Use a CAS to solve the initial value problems in Exercises \(107-110\) . Plot the solution curves. $$y^{\prime}=\frac{1}{x}+x, \quad y(1)=-1$$

Short Answer

Expert verified
The solution is \( y(x) = \ln|x| + \frac{x^2}{2} - \frac{3}{2} \).

Step by step solution

01

Identify the Differential Equation and Initial Condition

The differential equation given is \( y' = \frac{1}{x} + x \) with the initial condition \( y(1) = -1 \). Our goal is to find the function \( y(x) \) that satisfies this differential equation and the given initial condition.
02

Use CAS to Solve the Differential Equation

Utilize a computer algebra system (CAS) like Mathematica, Maple, or Wolfram Alpha to solve the differential equation \( y' = \frac{1}{x} + x \).

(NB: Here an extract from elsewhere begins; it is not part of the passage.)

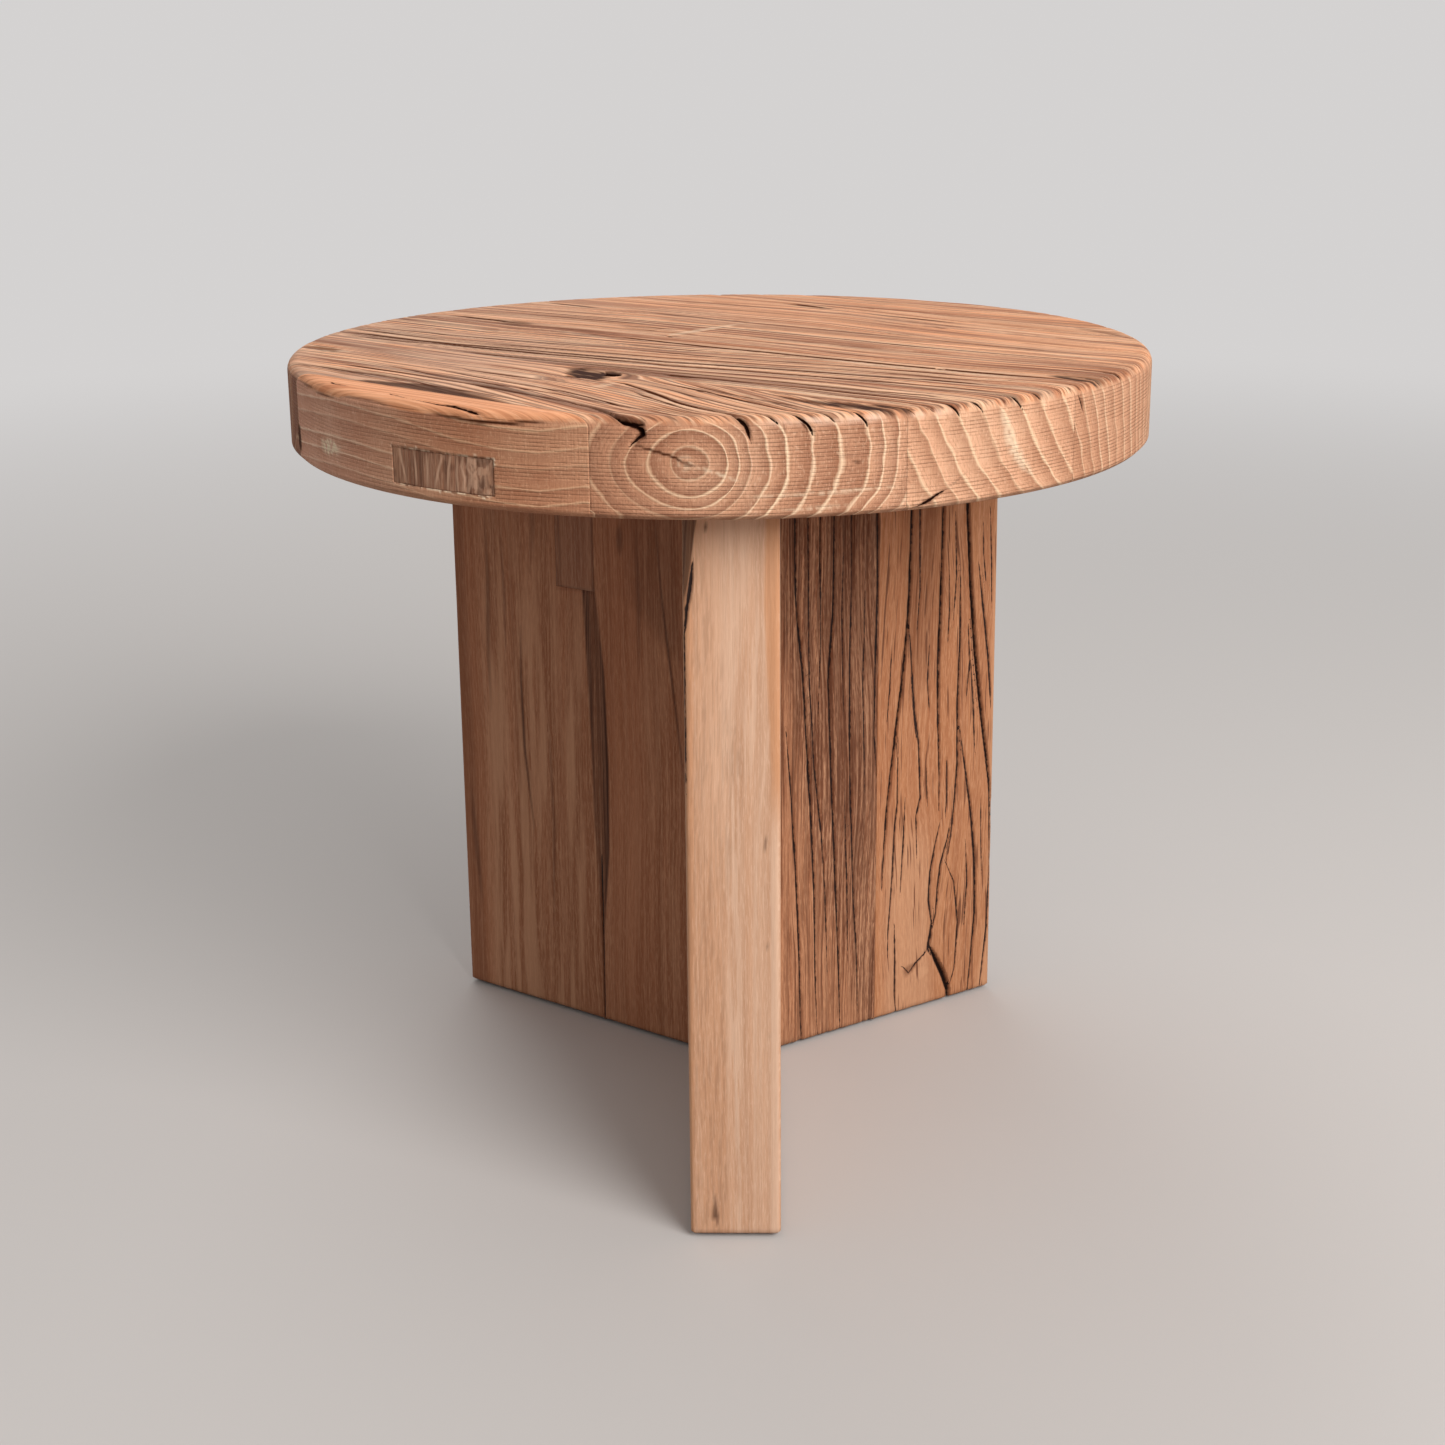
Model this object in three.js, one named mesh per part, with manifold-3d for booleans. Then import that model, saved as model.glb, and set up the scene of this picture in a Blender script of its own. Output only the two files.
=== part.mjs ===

Solving it, we get the general solution \( y(x) = \ln|x| + \frac{x^2}{2} + C \), where \( C \) is a constant to be determined.
03

Apply the Initial Condition to Find C

Substitute the initial condition \( y(1) = -1 \) into the general solution to find the constant \( C \). This gives us \( -1 = \ln|1| + \frac{1^2}{2} + C \). Since \( \ln|1| = 0 \) and \( \frac{1^2}{2} = \frac{1}{2} \), we have \( -1 = \frac{1}{2} + C \). Solving for \( C \), we find \( C = -\frac{3}{2} \).
04

Write the Particular Solution

Using the value of \( C \) found in the previous step, write the particular solution. The function that satisfies both the differential equation and the initial condition is \( y(x) = \ln|x| + \frac{x^2}{2} - \frac{3}{2} \).
05

Plot the Solution Curve

Plot the solution curve \( y(x) = \ln|x| + \frac{x^2}{2} - \frac{3}{2} \) using a graphing tool or CAS. Ensure that the plot includes the initial condition point \((1, -1)\) to verify the correctness of the solution.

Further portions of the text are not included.